# Exercise prompt:
Set down the lines from the one containing "obj.matrix_world = world" to the one containing "bpy.context.view_layer.objects.active = obj", both lines included, exactly as they stand and with no other lines.

Entries with model source code:
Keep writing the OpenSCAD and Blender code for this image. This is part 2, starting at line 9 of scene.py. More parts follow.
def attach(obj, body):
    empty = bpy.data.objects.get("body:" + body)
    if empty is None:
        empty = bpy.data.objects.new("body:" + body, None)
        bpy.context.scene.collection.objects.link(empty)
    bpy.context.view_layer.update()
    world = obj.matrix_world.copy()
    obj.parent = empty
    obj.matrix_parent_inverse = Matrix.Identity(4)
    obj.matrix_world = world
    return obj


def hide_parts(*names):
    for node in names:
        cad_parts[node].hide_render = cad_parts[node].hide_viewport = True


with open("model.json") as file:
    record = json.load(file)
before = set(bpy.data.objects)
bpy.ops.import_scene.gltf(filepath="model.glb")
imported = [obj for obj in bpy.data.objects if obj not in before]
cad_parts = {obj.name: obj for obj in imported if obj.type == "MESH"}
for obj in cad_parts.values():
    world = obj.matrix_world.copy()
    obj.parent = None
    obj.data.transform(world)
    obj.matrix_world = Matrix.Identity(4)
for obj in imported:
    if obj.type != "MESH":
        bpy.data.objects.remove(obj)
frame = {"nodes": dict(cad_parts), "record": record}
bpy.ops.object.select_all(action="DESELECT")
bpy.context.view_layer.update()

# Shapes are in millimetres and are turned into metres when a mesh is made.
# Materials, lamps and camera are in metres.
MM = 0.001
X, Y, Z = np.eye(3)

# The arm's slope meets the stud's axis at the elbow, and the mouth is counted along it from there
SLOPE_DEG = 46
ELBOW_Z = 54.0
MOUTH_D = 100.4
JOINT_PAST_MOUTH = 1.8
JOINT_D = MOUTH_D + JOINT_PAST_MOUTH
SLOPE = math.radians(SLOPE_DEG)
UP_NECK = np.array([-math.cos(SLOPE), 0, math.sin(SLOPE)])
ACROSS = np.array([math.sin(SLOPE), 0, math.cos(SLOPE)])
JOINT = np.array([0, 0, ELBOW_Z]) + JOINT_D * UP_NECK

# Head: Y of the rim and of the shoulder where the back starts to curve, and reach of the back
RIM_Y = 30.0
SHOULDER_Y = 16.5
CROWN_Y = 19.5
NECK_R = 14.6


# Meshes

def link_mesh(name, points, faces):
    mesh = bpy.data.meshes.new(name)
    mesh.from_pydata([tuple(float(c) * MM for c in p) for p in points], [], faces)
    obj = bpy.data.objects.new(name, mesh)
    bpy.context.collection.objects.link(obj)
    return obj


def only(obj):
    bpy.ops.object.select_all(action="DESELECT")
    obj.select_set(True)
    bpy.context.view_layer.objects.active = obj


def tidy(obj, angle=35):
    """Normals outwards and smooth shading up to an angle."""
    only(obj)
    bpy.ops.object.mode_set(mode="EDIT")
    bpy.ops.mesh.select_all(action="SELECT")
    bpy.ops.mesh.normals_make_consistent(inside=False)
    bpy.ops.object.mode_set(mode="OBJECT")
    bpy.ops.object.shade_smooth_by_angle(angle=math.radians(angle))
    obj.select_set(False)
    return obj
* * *
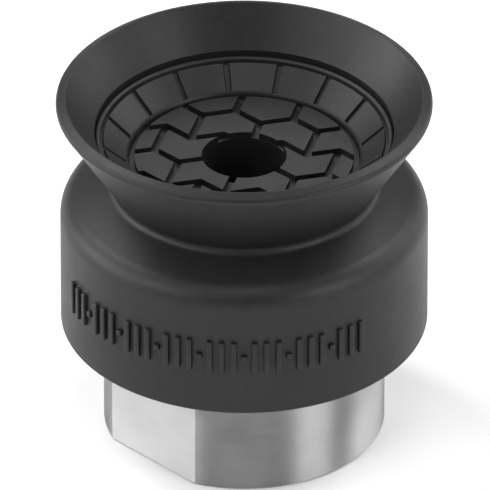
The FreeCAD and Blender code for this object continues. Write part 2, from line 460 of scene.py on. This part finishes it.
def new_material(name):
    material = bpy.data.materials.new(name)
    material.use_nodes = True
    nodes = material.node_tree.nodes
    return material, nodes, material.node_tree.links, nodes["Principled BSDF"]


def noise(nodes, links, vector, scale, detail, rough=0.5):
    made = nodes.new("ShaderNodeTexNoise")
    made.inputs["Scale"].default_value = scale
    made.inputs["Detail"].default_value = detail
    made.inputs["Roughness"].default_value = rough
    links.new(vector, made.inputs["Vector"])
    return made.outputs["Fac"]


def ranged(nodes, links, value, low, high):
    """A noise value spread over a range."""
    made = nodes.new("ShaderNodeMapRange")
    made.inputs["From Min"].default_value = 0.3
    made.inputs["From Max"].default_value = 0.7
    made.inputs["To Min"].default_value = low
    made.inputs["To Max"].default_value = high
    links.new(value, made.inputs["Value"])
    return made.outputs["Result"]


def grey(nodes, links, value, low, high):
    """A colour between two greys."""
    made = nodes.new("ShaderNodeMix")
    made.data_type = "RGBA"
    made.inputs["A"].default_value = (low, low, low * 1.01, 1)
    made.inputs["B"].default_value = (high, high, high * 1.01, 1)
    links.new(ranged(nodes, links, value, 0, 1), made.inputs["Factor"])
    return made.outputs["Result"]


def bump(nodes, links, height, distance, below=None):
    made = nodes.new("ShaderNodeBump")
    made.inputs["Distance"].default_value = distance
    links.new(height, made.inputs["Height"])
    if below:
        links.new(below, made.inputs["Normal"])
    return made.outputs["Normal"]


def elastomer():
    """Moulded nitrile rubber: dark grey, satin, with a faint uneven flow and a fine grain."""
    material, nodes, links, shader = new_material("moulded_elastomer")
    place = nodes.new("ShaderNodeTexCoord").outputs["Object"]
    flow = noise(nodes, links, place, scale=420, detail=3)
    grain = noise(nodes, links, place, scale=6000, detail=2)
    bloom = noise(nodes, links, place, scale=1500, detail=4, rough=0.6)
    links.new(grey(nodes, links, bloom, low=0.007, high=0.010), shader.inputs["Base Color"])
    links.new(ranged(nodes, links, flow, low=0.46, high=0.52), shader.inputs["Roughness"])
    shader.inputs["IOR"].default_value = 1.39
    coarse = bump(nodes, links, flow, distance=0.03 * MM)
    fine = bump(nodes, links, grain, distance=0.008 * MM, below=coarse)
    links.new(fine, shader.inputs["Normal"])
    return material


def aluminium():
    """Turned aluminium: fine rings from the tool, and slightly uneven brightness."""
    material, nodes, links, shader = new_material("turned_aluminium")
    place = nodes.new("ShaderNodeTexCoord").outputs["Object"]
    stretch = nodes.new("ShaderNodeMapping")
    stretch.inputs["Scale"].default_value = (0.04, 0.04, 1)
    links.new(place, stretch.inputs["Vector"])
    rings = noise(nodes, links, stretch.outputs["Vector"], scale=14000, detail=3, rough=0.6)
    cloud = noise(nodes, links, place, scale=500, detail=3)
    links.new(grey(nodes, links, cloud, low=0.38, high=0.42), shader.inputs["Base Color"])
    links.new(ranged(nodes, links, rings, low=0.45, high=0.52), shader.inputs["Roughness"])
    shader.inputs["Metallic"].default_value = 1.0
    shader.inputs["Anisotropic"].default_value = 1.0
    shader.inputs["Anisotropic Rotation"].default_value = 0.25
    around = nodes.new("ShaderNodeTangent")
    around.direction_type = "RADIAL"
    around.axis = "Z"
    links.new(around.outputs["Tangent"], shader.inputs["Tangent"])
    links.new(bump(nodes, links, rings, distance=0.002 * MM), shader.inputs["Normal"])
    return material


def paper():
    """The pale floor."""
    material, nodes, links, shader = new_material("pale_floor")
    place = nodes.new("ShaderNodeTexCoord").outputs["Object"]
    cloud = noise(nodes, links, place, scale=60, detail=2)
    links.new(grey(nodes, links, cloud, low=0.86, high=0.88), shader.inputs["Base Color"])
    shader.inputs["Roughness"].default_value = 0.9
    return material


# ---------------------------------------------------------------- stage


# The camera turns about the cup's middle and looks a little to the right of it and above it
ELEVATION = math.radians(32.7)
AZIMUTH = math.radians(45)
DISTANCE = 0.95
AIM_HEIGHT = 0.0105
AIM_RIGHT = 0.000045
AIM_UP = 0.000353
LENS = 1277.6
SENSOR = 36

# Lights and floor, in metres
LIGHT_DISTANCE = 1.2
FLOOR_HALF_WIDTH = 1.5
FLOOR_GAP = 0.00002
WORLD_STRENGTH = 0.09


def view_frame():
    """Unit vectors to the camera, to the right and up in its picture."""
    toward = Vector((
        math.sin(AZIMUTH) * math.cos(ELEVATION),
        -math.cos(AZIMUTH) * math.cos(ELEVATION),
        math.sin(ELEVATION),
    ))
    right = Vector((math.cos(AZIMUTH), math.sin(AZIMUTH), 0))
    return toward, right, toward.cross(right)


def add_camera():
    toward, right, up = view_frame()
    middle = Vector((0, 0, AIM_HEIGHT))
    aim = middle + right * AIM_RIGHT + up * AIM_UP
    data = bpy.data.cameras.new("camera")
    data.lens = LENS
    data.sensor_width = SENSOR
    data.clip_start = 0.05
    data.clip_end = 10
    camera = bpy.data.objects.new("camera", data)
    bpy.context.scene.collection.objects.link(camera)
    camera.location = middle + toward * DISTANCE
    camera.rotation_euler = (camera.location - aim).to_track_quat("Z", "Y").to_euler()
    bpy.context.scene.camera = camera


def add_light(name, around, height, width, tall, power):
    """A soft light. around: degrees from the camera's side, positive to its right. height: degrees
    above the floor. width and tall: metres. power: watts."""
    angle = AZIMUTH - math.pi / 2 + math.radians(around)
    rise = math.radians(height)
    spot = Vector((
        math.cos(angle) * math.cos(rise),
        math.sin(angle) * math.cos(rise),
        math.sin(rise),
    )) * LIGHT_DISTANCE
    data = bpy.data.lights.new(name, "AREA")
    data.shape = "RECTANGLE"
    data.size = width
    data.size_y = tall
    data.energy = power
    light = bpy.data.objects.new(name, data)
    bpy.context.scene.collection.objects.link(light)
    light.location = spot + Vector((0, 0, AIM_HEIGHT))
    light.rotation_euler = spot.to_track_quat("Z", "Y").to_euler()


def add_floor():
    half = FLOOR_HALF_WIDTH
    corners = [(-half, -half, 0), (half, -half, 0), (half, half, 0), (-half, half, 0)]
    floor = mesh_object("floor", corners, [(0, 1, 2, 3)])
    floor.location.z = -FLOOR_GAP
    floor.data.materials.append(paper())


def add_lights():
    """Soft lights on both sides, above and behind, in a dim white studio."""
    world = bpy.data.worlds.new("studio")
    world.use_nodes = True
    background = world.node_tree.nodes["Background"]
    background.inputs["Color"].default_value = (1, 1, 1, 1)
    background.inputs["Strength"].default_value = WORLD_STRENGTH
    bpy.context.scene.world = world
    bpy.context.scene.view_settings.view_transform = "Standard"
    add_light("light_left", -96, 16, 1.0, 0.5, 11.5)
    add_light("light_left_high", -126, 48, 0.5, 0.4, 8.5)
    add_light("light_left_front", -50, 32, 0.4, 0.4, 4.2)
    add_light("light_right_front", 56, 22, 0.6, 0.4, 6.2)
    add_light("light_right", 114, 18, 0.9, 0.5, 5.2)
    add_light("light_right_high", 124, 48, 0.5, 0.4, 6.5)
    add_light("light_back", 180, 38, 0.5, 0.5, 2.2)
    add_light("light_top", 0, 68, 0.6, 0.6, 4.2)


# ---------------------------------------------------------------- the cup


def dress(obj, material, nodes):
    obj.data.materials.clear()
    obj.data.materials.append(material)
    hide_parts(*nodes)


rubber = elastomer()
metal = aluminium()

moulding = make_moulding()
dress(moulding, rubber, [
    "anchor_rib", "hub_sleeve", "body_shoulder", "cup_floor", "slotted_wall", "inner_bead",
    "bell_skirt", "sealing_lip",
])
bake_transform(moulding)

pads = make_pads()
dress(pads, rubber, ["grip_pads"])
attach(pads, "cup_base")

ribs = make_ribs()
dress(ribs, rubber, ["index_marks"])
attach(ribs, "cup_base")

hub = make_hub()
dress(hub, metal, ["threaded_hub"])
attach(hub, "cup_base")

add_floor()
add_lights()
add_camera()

# Finished exercise:
    obj.matrix_world = world
    return obj


def hide_parts(*names):
    for node in names:
        cad_parts[node].hide_render = cad_parts[node].hide_viewport = True


with open("model.json") as file:
    record = json.load(file)
before = set(bpy.data.objects)
bpy.ops.import_scene.gltf(filepath="model.glb")
imported = [obj for obj in bpy.data.objects if obj not in before]
cad_parts = {obj.name: obj for obj in imported if obj.type == "MESH"}
for obj in cad_parts.values():
    world = obj.matrix_world.copy()
    obj.parent = None
    obj.data.transform(world)
    obj.matrix_world = Matrix.Identity(4)
for obj in imported:
    if obj.type != "MESH":
        bpy.data.objects.remove(obj)
frame = {"nodes": dict(cad_parts), "record": record}
bpy.ops.object.select_all(action="DESELECT")
bpy.context.view_layer.update()

# Shapes are in millimetres and are turned into metres when a mesh is made.
# Materials, lamps and camera are in metres.
MM = 0.001
X, Y, Z = np.eye(3)

# The arm's slope meets the stud's axis at the elbow, and the mouth is counted along it from there
SLOPE_DEG = 46
ELBOW_Z = 54.0
MOUTH_D = 100.4
JOINT_PAST_MOUTH = 1.8
JOINT_D = MOUTH_D + JOINT_PAST_MOUTH
SLOPE = math.radians(SLOPE_DEG)
UP_NECK = np.array([-math.cos(SLOPE), 0, math.sin(SLOPE)])
ACROSS = np.array([math.sin(SLOPE), 0, math.cos(SLOPE)])
JOINT = np.array([0, 0, ELBOW_Z]) + JOINT_D * UP_NECK

# Head: Y of the rim and of the shoulder where the back starts to curve, and reach of the back
RIM_Y = 30.0
SHOULDER_Y = 16.5
CROWN_Y = 19.5
NECK_R = 14.6


# Meshes

def link_mesh(name, points, faces):
    mesh = bpy.data.meshes.new(name)
    mesh.from_pydata([tuple(float(c) * MM for c in p) for p in points], [], faces)
    obj = bpy.data.objects.new(name, mesh)
    bpy.context.collection.objects.link(obj)
    return obj


def only(obj):
    bpy.ops.object.select_all(action="DESELECT")
    obj.select_set(True)
    bpy.context.view_layer.objects.active = obj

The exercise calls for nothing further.